Remembering the Everest Disaster
May 10, 2001 --
This is the anniversary of the worst-ever climbing disaster on Mount
Everest. On May 10th, 1996, a sudden storm engulfed climbers in snow and wind as
they descended from the summit. Eight died, and the story has haunted climbing ever
since.
Filmmaker and mountaineer David Breashears was on
Everest during the disaster. He was making an Everest
movie in big-screen IMAX, a project he abandoned
temporarily to help lead the rescue of survivors.
Last month, he returned to the Himalayas on a pilgrimage to
revisit parts of the mountain -- and the past. Alone on a
10-day trek, he carried a recorder and microphone for our
National Geographic
Radio Expeditions, making field
notes and observations as he drew closer to Everest and the
lessons of what happened there.
Radio Expeditions is presenting a two part compilation of David's journey, including a
moving meditation of the death of his friend, the New Zealand guide Rob Hall.
I want to reacquaint myself with the sights and smells and sounds of
the place and try to better understand what was gained and what was
lost during those difficult days in May. And also to see the familiar
faces of old friends along the way.
It's early in the morning at Thyangboche Monastery at 13,000 feet. I
arrived here too late in the evening last night to wander out this ridge.

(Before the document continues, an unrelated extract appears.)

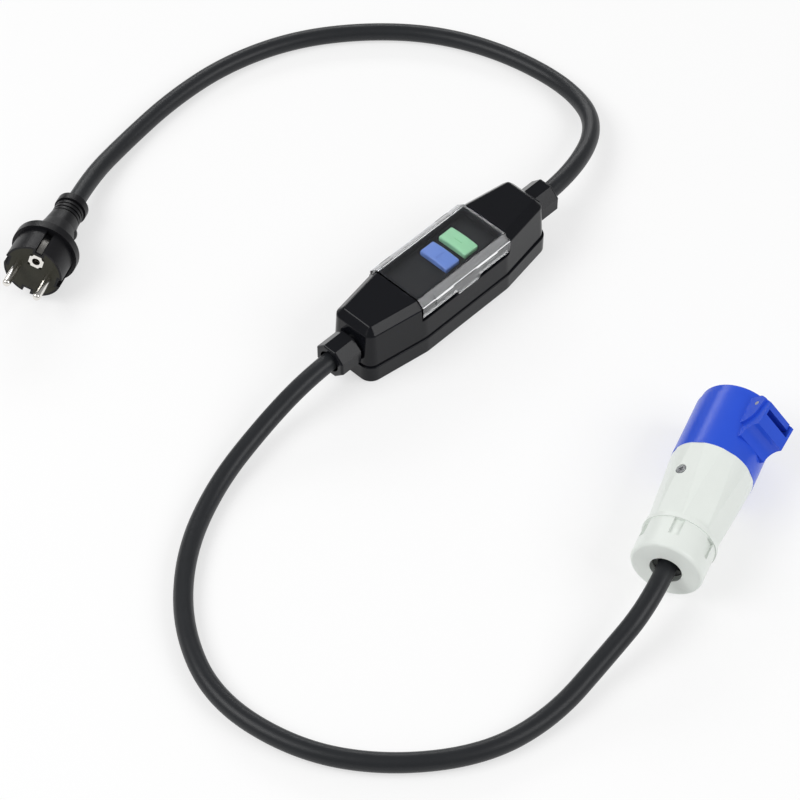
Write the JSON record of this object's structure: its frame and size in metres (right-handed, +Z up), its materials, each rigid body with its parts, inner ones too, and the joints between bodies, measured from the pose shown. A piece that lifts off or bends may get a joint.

It' a beautiful place, and it's a beautiful morning. About three inches of
snow fell overnight, so all the peaks above us are covered with a
frosting of snow.
I'm walking out here to a secluded little place, which I always try to
visit. Not many people know about this place. Back here in the
rhododendrons, in the juniper trees, on the side of the ridge, are
memorials to members of the 1963 American Mt. Everest Expedition.
That’s Everest: different moods, different weather; a very forgiving
place at times, an utterly unforgiving place; a place where you can’t
make a mistake, a place where you can, sometimes, make a mistake
and live to tell about it, to talk about it.
I have no doubt that Rob could have saved his own life that night. He
was an immensely experienced Himalayan climber; he was a talented
and competent guide. But I just don’t think he could bring himself to
do it. At his urging, and under his leadership, Doug had been allowed
to climb too late in the day. And Rob’s final responsibility on that
mountain was to look after Doug.
And I know - know in my heart that there was a time, for a moment,
when Rob knew Doug was finished, that he would never get him down
that mountain. But Doug was probably still conscious, and able to talk
to Rob, maybe even pleading to be not left behind. And that would
have been impossible for Rob to do, to leave Doug behind while there
was still one breath of life in him.